Front-year TTF nat gas TTF price is dropping and leading the EUA price lower after a period of sideways action since mid-Jan

Front-year TTF nat gas TTF price is dropping and leading the EUA price lower after a period of sideways action since mid-Jan
Source: SEB graph, Blbrg data

But the EU and the world is still missing some 3 TWh/d or 1100 TWh/yr of piped nat gas from Russia. When Russian nat gas is no longer flowing on pipes to Europe, it is flowing nowhere.

Source: SEB graph, Blbrg data

Nat gas demand destruction in the EU has been running at 15% to 17%  since mid-2022 in the face of high nat gas prices. But demand destruction is now fading down to 8%. Demand has started to come back as nat gas prices fall. Demand is probably also coming back in Asia, but not so easily to see.

Nat gas demand destruction in the EU
Source: SEB graph and calculations, blbrg data

EU nat gas demand destruction has started to fade.

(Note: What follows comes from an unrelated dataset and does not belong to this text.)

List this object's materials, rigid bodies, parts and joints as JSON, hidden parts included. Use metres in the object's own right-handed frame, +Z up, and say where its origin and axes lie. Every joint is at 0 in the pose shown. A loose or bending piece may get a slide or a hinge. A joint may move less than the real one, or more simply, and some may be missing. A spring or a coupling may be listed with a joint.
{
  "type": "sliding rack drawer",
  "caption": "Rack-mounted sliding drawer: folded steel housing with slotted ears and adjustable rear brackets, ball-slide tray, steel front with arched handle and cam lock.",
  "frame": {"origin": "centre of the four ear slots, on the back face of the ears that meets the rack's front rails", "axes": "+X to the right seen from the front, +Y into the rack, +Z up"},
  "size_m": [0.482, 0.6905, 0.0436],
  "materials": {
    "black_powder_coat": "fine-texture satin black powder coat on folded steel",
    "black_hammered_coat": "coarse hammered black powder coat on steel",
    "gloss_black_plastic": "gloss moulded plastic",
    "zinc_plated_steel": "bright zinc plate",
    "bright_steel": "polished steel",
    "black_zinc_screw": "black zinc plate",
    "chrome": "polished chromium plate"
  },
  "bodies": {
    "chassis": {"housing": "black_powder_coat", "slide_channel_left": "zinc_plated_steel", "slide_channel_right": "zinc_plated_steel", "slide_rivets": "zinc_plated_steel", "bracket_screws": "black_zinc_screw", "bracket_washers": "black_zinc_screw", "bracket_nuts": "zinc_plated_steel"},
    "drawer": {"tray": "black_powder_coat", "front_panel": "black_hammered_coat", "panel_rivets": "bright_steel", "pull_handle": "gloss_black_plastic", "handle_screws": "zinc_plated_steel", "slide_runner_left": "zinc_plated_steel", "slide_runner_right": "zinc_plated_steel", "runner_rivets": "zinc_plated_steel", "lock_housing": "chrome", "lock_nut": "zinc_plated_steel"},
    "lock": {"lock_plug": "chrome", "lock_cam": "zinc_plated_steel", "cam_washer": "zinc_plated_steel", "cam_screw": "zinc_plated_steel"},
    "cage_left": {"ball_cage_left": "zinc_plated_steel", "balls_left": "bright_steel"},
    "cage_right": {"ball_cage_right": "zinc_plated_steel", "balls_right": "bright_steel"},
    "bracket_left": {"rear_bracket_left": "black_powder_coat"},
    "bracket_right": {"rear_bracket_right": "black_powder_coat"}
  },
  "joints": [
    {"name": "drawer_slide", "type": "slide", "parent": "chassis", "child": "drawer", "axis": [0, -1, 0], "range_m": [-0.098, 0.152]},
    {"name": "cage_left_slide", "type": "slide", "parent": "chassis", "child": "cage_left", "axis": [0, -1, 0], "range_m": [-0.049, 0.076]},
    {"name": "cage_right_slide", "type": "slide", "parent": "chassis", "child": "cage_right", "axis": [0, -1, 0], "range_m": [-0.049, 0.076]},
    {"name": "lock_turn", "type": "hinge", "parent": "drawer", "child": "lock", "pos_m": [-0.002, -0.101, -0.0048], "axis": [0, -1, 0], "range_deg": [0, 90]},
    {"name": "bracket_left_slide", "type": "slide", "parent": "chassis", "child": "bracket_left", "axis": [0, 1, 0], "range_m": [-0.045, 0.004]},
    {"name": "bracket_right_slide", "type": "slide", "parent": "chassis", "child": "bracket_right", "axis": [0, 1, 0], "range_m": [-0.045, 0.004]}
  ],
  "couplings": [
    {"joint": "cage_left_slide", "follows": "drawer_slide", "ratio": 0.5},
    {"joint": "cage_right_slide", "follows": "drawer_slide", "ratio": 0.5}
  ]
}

EU nat gas demand destruction has started to fade.
Source: SEB graph and calculations, Blbrg data

Forward Coal to Gas (C-t-G) differentials vs EUA market prices. The EUA price has balanced on the front-year differential. But that has now fallen like a rock along with the fall in front-year TTF nat gas price.  Lead the EUA into a free-fall

Forward Coal to Gas (C-t-G) differentials vs EUA market prices.

The front-year Coal-to-Gas differential is a distribution of crosses between many different levels of efficiencies for coal and nat gas power plants. Averages of these are EUR 52.4/ton with Coal at USD 94.3/ton and Nat gas at EUR 29.8/MWh (both front-year 2025 prices). So EUA price is still hanging high.